Wut lass nach klingt als Abschluss der Platte zuerst nach zärtlicher Klavierballade, entpuppt sich dann aber als Lied über mangelnde Frustrationstoleranz, Kontrollverlust und womöglich gar häusliche Gewalt. Pattaya ist ebenfalls extrem originell und bietet viele Überraschungen, ohne dass darunter die Eingängigkeit leidet. Das Thema heißt Sextourismus, das Gefühl heißt: enttäuscht sein, einsam sein, es aber nicht eingestehen. Der Album-Auftakt Lügenhits reiht höchst gekonnt Songtitel aus Pop und Schlager aneinander, die Musik dazu changiert zwischen Frittenbude und NDW.
„Wir stehen schon immer zwischen allen Stühlen. Es fällt den Leuten schwer, uns stilistisch einzuordnen“, sagt Moritz Rech, und das gilt auch auf Sensation weiterhin. „Wir sind die ganze Zeit über nur der Dynamik dieser Musik gefolgt“, betont Rech, und man ahnt schnell, wie er das meint: Man wird nicht viele Alben finden, schon gar nicht von deutschen Künstlern, auf denen sich Lieder wie Heimatschänke und Wolke finden. Ersteres setzt im (gewöhnungsbedürftigen) Sound auf Achtziger-Pop-Rap, etwa im Stile von Paula Abdul, und behandelt die vielfachen Tücken, die eine Stammkneipe mit sich bringt. Letzteres ist erst elektronisch, dann fast orchestral und wählt Radioaktivität als Metapher für ein Bedrohungsszenario bis hin zur Apokalypse.
Offener als bisher treten auf Sensation die unterschiedlichen Einflüsse zutage, die das Trio mit in das gemeinsame Dasein bei OK Kid bringt. „Wir waren immer eine Band und haben das gelebt, aber so sehr als Band haben wir noch nie zusammen an einem Album gearbeitet“, sagt Jonas Schubert. Seine klugen Texte, die mit viel Detailversessenheit verraten, dass er im Rap geschult ist, bleiben dennoch das wichtigste Charakteristikum der Band. Ein Lied wie Reparieren zeigt das: Da hat sich offensichtlich ein Ausflug in den Baumarkt kurz nach dem Ende einer Beziehung als lyrisch sehr inspirierend erwiesen.

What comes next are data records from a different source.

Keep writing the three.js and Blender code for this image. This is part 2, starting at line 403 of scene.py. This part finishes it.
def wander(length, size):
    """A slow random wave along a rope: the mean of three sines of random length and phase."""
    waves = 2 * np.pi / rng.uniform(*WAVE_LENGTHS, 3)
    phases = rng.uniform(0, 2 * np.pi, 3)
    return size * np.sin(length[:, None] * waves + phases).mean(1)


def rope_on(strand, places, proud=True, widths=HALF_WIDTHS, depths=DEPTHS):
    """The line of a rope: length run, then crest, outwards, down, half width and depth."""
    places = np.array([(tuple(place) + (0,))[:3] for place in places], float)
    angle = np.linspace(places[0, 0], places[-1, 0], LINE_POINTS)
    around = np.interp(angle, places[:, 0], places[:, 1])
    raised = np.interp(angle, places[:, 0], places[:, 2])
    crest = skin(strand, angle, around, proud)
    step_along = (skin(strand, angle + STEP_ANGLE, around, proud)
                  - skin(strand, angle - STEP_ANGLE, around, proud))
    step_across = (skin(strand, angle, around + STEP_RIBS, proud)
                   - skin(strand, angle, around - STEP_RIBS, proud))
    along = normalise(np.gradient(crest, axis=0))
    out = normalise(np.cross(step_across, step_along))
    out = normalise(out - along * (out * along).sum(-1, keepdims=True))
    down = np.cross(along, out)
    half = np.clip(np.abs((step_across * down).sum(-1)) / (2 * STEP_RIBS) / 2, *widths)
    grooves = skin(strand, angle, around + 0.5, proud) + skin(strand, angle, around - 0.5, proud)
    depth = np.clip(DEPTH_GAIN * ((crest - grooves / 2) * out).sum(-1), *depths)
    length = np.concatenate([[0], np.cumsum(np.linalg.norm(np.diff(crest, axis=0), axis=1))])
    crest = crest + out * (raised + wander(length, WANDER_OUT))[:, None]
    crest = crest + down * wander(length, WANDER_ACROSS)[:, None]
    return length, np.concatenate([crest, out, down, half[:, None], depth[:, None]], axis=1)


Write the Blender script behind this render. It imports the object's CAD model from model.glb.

Neu ist, dass OK Kid bei aller Leichtigkeit der Musik und trotz des erheblichen Spaßfaktors, der in Sensation steckt, nun auch eine politische Botschaft haben. Viele Passagen des Albums deuten das an, in Warten auf den starken Mann wird es explizit. „Meine weichen Knie brauchen eine starke Hand“, meint der Wutbürger, den sie darin zum Protagonisten gemacht haben. Auch hier beeindruckt die Sensibilität, mit der sie sich dem Thema genähert haben, unter anderem auch mit einem persönlichen Besuch in Freital. Die Band bezieht in diesem Song eine klare Position, lässt die Position der Pegida-Verblendeten kein bisschen akzeptabel erscheinen, macht sich aber niemals über sie lustig. „Wir müssen die Dinge aussprechen, die uns beschäftigen und wollen eine Haltung transportieren“, beschreiben OK Kid ihr neues Sendungsbewusstsein. Das ist eine gute Entscheidung – keine Frage.